START DATA PROVIDED

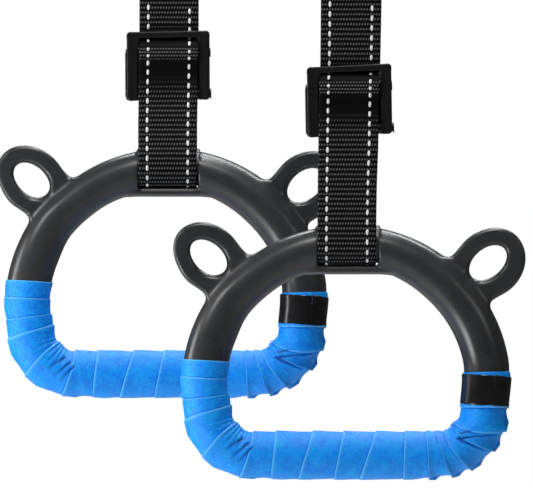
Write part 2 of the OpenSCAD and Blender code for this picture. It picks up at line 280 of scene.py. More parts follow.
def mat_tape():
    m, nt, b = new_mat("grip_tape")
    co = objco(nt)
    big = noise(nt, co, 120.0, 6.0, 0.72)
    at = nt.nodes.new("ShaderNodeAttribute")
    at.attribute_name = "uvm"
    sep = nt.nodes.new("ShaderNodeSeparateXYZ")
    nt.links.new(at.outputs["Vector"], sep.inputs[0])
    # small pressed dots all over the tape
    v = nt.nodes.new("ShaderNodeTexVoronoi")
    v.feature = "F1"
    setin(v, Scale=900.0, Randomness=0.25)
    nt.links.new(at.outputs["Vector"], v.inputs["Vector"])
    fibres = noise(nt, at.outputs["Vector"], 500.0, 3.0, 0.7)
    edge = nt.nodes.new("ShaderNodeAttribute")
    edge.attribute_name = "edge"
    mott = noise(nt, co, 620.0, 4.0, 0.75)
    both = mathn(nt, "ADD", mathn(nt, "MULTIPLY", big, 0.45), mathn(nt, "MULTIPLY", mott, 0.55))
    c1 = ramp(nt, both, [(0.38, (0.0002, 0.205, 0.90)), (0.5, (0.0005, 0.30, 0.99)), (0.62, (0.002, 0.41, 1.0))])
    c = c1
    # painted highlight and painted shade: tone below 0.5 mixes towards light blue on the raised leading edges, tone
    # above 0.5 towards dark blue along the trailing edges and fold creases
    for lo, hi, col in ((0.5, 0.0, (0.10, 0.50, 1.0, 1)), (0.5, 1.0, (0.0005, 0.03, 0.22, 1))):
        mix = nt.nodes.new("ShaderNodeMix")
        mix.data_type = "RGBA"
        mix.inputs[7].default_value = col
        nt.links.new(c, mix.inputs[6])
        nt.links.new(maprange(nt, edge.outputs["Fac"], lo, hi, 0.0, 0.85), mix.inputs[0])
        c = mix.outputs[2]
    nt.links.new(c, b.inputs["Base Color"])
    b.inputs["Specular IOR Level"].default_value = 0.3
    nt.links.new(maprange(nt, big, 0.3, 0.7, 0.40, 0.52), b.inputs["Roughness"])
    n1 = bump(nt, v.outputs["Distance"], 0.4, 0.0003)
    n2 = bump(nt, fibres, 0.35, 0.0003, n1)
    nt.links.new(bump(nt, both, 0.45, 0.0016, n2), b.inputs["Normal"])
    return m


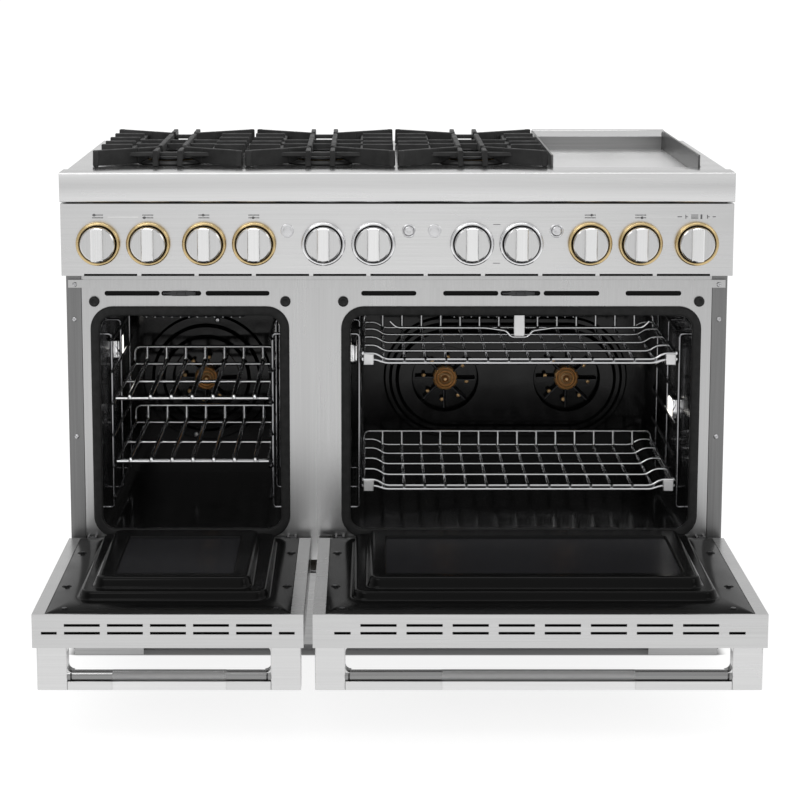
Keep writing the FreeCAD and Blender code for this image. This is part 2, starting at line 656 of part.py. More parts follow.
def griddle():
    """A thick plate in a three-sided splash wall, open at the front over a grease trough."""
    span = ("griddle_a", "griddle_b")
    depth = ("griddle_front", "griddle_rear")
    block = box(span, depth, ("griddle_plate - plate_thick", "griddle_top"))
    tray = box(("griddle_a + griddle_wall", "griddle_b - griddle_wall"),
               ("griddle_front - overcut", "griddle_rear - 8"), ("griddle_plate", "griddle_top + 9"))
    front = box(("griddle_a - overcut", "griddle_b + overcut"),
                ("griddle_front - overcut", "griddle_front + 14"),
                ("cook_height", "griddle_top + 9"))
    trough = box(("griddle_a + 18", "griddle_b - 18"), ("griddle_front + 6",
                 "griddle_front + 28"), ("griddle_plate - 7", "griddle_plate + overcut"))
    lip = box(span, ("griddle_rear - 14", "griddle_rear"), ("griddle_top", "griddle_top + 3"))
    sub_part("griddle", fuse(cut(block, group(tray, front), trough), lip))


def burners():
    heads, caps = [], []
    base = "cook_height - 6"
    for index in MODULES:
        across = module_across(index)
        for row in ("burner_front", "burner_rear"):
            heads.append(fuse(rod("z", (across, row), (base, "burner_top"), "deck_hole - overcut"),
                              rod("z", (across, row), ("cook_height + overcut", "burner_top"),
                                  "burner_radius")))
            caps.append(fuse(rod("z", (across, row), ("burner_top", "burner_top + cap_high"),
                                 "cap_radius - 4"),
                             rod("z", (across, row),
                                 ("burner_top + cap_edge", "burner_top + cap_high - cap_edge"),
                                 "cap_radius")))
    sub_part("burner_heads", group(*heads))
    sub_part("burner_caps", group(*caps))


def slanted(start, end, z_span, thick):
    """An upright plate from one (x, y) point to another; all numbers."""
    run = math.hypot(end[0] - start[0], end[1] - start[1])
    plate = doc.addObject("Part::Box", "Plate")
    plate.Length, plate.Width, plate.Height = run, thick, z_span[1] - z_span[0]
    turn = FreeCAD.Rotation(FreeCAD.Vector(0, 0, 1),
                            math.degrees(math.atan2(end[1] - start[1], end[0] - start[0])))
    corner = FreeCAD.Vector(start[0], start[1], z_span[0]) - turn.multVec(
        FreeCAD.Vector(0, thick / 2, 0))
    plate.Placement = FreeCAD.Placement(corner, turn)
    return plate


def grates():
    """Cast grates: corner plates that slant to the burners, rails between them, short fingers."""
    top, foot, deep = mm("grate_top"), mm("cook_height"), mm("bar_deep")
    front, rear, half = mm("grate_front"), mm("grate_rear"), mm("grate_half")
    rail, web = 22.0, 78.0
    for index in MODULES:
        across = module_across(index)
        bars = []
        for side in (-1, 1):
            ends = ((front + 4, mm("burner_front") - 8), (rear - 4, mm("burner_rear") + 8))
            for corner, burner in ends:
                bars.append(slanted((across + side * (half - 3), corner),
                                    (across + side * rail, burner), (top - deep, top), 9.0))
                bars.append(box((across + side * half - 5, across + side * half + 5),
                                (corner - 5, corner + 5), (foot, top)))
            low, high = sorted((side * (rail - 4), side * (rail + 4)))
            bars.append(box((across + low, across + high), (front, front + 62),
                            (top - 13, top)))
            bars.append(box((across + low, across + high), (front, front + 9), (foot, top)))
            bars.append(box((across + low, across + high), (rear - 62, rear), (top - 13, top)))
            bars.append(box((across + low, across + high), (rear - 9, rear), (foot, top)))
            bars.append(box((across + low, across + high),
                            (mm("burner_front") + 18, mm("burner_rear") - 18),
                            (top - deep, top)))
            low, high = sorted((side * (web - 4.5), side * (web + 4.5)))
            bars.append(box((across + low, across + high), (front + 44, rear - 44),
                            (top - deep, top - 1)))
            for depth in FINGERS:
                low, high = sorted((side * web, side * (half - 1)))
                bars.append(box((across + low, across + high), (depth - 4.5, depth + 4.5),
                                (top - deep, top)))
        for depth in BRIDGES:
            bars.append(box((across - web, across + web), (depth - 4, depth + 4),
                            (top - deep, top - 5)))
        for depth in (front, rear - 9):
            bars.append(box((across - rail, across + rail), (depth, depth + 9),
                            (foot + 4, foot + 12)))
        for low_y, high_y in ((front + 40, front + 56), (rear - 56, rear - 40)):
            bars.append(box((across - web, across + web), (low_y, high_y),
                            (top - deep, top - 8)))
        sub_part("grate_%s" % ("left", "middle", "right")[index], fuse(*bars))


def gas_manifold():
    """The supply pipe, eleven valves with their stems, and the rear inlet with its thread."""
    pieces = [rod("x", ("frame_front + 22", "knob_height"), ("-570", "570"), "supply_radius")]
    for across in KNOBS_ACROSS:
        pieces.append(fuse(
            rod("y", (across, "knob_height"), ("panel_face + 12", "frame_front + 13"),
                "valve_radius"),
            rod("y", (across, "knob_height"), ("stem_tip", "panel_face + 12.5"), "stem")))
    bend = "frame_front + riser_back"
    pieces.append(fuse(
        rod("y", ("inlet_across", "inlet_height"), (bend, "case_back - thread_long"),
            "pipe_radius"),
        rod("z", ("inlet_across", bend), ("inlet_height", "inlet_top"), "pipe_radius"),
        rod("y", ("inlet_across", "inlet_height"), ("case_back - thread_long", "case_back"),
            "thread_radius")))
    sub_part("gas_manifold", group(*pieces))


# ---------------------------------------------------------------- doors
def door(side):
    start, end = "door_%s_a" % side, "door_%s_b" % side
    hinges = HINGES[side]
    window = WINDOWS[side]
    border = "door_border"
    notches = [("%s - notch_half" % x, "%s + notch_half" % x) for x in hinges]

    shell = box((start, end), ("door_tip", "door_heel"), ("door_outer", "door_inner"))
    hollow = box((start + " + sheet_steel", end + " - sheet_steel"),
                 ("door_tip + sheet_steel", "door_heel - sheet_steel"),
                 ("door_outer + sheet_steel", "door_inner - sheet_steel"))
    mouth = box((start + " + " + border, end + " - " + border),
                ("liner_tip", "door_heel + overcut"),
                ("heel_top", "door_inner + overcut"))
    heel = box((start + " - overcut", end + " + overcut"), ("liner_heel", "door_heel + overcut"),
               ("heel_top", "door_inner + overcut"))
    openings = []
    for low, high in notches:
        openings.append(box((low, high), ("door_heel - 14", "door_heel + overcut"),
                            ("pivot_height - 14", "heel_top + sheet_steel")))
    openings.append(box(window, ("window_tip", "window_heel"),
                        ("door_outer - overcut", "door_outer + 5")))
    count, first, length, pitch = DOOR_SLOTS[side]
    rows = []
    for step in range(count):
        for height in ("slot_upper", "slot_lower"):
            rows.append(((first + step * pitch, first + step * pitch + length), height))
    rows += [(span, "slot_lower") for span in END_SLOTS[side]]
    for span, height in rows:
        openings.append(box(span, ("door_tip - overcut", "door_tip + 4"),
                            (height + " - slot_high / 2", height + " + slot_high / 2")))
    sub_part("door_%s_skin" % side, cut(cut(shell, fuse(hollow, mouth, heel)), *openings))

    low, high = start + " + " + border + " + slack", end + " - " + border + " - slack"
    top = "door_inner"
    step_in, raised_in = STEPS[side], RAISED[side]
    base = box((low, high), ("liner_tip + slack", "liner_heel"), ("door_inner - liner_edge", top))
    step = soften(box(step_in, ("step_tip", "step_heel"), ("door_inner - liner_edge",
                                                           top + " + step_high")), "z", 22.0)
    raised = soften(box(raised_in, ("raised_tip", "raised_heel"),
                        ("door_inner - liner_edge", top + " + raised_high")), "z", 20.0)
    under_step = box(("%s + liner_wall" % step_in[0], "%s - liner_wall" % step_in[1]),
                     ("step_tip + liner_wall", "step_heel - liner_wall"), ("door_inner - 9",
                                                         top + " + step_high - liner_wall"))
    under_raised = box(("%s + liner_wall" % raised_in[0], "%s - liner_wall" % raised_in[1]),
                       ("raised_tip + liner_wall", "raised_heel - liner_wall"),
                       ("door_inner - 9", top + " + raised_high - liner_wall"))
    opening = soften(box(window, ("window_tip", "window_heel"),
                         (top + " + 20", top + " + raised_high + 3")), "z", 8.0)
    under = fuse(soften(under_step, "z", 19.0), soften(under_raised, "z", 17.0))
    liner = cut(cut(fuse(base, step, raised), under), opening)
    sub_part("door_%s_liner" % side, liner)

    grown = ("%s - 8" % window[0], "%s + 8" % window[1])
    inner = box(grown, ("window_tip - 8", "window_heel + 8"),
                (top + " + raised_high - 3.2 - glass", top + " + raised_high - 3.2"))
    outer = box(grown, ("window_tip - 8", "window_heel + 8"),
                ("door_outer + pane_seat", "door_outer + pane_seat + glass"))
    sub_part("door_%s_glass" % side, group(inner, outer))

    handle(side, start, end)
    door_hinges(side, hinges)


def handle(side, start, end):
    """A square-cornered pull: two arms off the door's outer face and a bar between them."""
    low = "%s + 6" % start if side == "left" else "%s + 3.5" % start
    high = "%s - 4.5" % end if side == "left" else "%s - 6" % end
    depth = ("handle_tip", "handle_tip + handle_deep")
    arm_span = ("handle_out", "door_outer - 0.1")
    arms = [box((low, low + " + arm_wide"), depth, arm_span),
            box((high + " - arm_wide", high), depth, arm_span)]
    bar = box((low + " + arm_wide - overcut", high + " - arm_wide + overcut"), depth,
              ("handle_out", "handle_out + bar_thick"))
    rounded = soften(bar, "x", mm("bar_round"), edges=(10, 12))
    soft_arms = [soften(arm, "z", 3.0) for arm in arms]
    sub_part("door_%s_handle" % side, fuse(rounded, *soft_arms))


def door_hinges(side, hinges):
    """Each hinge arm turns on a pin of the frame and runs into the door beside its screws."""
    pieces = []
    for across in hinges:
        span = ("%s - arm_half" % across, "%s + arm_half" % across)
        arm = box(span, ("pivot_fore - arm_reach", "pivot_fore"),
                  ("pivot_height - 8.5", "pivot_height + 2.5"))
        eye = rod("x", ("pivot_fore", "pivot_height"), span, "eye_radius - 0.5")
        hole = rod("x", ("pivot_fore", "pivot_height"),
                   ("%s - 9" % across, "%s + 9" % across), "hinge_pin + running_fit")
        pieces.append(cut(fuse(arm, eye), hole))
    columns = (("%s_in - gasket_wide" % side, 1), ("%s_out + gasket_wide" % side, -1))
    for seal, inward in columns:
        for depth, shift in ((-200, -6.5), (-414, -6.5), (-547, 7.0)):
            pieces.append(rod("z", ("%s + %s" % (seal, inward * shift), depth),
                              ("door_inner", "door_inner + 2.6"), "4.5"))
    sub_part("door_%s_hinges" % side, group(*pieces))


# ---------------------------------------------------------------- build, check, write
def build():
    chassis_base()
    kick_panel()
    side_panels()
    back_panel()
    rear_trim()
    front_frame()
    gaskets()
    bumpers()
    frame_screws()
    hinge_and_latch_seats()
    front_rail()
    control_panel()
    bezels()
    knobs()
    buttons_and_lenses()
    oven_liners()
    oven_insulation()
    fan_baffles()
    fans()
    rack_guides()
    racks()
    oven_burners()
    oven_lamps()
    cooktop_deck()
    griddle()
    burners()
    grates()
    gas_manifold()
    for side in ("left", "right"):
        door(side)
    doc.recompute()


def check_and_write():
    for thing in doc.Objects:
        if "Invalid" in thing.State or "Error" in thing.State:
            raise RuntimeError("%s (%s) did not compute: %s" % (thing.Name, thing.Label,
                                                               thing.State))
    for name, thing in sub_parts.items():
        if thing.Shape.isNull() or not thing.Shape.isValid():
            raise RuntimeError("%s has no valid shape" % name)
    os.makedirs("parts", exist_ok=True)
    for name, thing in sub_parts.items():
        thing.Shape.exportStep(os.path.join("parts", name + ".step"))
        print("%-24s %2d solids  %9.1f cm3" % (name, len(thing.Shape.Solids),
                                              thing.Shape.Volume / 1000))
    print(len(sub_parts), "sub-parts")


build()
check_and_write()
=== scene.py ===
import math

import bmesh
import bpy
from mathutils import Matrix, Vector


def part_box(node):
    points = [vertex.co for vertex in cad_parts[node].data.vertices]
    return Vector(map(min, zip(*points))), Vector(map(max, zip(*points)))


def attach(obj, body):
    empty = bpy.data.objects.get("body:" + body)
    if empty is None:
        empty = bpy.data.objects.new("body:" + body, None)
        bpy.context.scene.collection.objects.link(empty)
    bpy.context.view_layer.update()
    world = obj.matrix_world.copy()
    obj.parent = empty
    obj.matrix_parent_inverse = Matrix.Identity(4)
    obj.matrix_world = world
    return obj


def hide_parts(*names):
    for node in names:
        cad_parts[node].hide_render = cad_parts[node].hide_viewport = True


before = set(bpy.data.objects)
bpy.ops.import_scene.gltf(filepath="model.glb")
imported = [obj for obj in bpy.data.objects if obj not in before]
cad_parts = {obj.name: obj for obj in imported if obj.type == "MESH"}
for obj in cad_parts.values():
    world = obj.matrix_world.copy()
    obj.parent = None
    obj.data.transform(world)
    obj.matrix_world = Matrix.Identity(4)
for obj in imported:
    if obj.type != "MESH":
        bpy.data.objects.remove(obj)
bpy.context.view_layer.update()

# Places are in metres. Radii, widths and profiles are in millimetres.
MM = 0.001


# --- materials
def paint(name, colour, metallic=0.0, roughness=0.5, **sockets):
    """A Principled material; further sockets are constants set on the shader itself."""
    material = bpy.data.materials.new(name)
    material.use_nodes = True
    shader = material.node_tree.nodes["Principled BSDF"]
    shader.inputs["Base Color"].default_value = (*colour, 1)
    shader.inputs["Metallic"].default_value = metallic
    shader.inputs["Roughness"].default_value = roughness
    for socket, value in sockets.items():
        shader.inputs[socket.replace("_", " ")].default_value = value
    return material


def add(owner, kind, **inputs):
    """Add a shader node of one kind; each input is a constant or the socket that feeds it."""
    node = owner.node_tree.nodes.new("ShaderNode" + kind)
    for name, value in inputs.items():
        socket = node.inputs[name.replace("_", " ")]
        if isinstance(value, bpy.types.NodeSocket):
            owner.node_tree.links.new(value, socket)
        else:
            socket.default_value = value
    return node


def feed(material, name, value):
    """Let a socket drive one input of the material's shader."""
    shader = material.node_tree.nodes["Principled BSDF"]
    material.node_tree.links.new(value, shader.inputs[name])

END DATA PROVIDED

**REQUIREMENTS**
Return nothing but the lines running from the line with "in imported if" through the line with "bpy.data.objects.remove(obj)", exactly as they appear.

**EXERCISE RESPONSE**
cad_parts = {obj.name: obj for obj in imported if obj.type == "MESH"}
for obj in cad_parts.values():
    world = obj.matrix_world.copy()
    obj.parent = None
    obj.data.transform(world)
    obj.matrix_world = Matrix.Identity(4)
for obj in imported:
    if obj.type != "MESH":
        bpy.data.objects.remove(obj)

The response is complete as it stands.